I have heard people go to a tournament director with a valid albeit difficult complaint, and I have seen the tournament director put them on hold and then disappear without solving it. A harm left unaddressed can fester and blossom—and will do so, way beyond the measure of the original situation.

I have had people come to me with examples of debater behavior bordering on, if not crossing into, actionable assault. I have done my best to address this, but at the expense of putting rounds on hold while so doing. In other words, I’ve been tabbing and I’ve been sympathetic and done my best, but realistically, I was probably not the person to come to in the first place.

I have heard two sides to the same story of who was where and who wasn’t, and when they were and when they weren’t there, and what happened or what didn’t happen.

I have heard accusations of students threatening violence with weapons, too late to do anything about it.

I have heard accusations of students threatening to disseminate (probably untrue) personal information to cause direct harm to the character of others.

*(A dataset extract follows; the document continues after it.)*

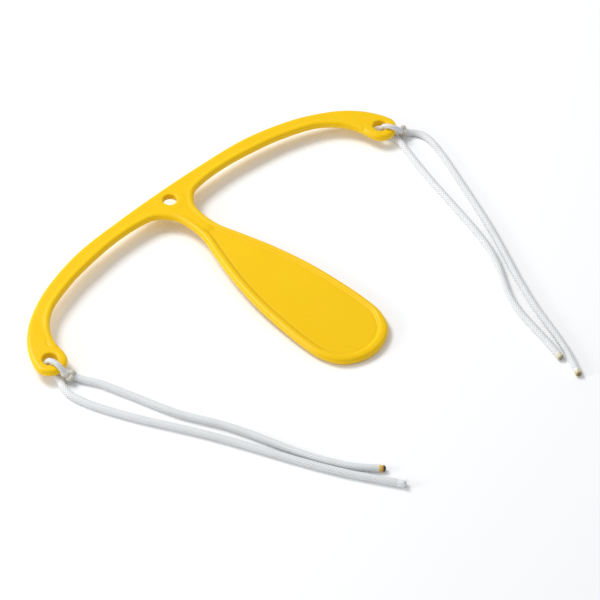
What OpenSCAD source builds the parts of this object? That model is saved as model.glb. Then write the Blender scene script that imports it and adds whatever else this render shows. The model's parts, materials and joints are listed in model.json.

In the case I'm referring to (many, many years ago), we were able to take appropriate action, but I'm sure there are similar situations today with no action being taken.

I have heard of incidents of racism and sexism.

I have personally been told to take the proverbial long walk off a short pier when I was disagreed with, and there was no one to mitigate.

I have occasionally been vilified for taking actions I have not taken, and seen others in that same situation. The rumor mill works more hours than the truth. I do not work in any closed tab rooms (except for CFL, by rule). While I don’t particularly want everyone in the building looking over my shoulder every time I press a button, I am perfectly willing to have anyone who wants to watch the sausage-making come in and do so.

So can an ombudsman solve all of these issues? I doubt it. As far as rumors trumping the truth are concerned, it will ever be thus. (See Liberty Valence: “When the legend becomes fact, print the legend.”) But at least the truth will have had its opportunity. If there are two distinct sides to an argument, and it is an issue that needs to be determined, whoever doesn’t get the ombudsman’s favor probably won’t be all that happy. But they might be happier than not getting their way without an ombudsman. As for the issues of danger or threat or potential legality, an ombudsman might in fact help solve. Attention can be brought to issues in the proper forum, and perhaps actions can be taken. Otherwise people will remain fearful or unhappy and maybe just give up.

As I say, the ombudsman must be independent of the particular tournament. I would also suggest female, as the issues that are of gender bias will get a better hearing (and a more likely request for a hearing in the first place). The person should not spend the tournament in the tab room, but should be readily locatable. It should be an adult with as much experience in debate as possible to assure the most detachment from the specific issues and the most knowledge of how tournaments work. The ombudsman’s name should be posted on the tournament website as soon as it is known, because I’ve even had issues arise about registrations before anyone has even shown up.

I can’t make any tournament I don’t run do this. Which means that, if I’m only tabbing an event, I can suggest it, but that’s about it. Tournament directors can do it on their own, or debaters can urge them to do so, or their teams can urge them.

We do not live in a perfect world, but frankly, the debate world is one of the better worlds I’ve seen. Most people who inhabit it do so with the best intentions, supporting debate’s underlying suppositions of free speech and activism and equality and freedom. But there are jokers in the pack, both young and old. Maybe this can minimize the effect of the jokers, or better still, turn them around or, if must needs be, eliminate them.